Francesco Cirignotta, dal suo salone da barbiere a Milano, ci invita a prendere il destino per le redini, se non altro con atteggiamento ‘attendista’.
Speranza: è l’ultima a restare sul fondo del vaso di Pandora quando il coperchio si apre e tutto scivola via. In tempi difficili è la speranza a fare luce: e, infatti, sono mesi che non si parla di altro. Speranza che tutto finisca presto, speranza di rinascita, speranza di ripresa, speranza di uscirne a breve.
Mi permetto, però, di fare un doveroso distinguo. La speranza è un sentimento complesso, sfaccettato: potremmo dire che non tutte le speranze sono uguali.
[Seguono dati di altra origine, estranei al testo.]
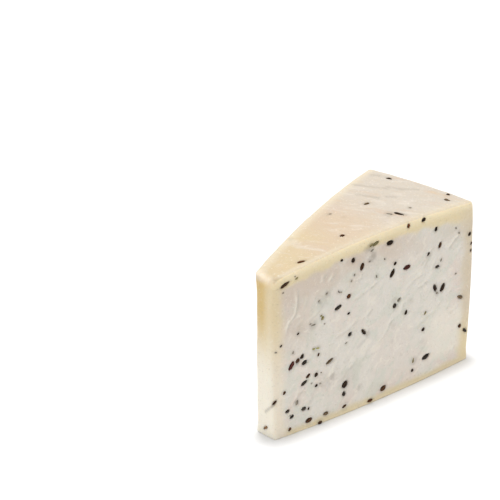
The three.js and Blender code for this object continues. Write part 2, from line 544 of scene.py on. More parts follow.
@dataclass(frozen=True)
class Layout:
    """Carries laying-out millimetres to the frame's metres and back."""
    shift: tuple

    @classmethod
    def from_node(cls, shape: WedgeShape) -> "Layout":
        """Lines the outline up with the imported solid's cut and heel.

        Args:
            shape: The wedge's shape.

        Returns:
            The layout on which both faces lie where the solid has them.
        """
        rounds, clear_of_edges, near_face = 4, 8.0, 3.0
        low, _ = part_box(PASTE_NODE)
        corner = (shape.belly_corners[Face.NOSE][0], -shape.foot_bows[Face.CUT], 0.0)
        layout = cls(tuple(np.array(low) / MM - corner))
        packed = read_points(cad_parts[PASTE_NODE].data)
        for _ in range(rounds):
            depths = shape.depths(layout.from_frame(packed))
            clear = np.sort(depths, axis=0)[1] > clear_of_edges
            cut, heel = (np.median(depths[side][clear & (np.abs(depths[side]) < near_face)])
                         for side in (Face.CUT, Face.HEEL))
            layout = cls((layout.shift[0] - heel, layout.shift[1] + cut, layout.shift[2]))
        return layout

    def to_frame(self, points: np.ndarray) -> np.ndarray:
        """Millimetres to metres."""
        return (points + np.asarray(self.shift)) * MM

    def from_frame(self, points: np.ndarray) -> np.ndarray:
        """Metres to millimetres."""
        return np.asarray(points) / MM - np.asarray(self.shift)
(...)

C’è quella di chi si lascia vivere: l’atteggiamento è quello di chi, nel mezzo di una rivoluzione, resta a guardare dal balcone per vedere cosa accadrà in strada ed eventualmente essere pronto a saltare sul carro più comodo che prima o poi passerà sotto casa.
Poi c’è un’altra speranza, quella attiva: nel mezzo della rivoluzione si scende per strada per capire cosa sta accadendo. Se non altro per decidere se partecipare al cambiamento o, nell’ipotesi peggiore, cercare di arginarlo con atteggiamento attendista, ammesso che sia possibile. Questa seconda speranza dipende da noi e dalle nostre azioni: è quella che si trasforma in risultato.
Dentro la parola speranza ci vedo, per certi versi, l’ultima forma di religione mondiale, il credo senza il quale l’intelletto rischierebbe il corto circuito.
Essere attivamente speranzosi ci riempie di energia, gioia, prospettiva: è solo così che la nostra vita può compiersi. Essere passivi di fronte alla speranza ci affligge, ci rende succubi, ci fa trascinare: in una parola, ci fa morire in vita.
Invito tutti a intraprendere la strada della speranza attiva, anche se da attendisti. Spesso questa speranza altro non è che la fiducia negli altri esseri umani. Speriamo, ma da protagonisti.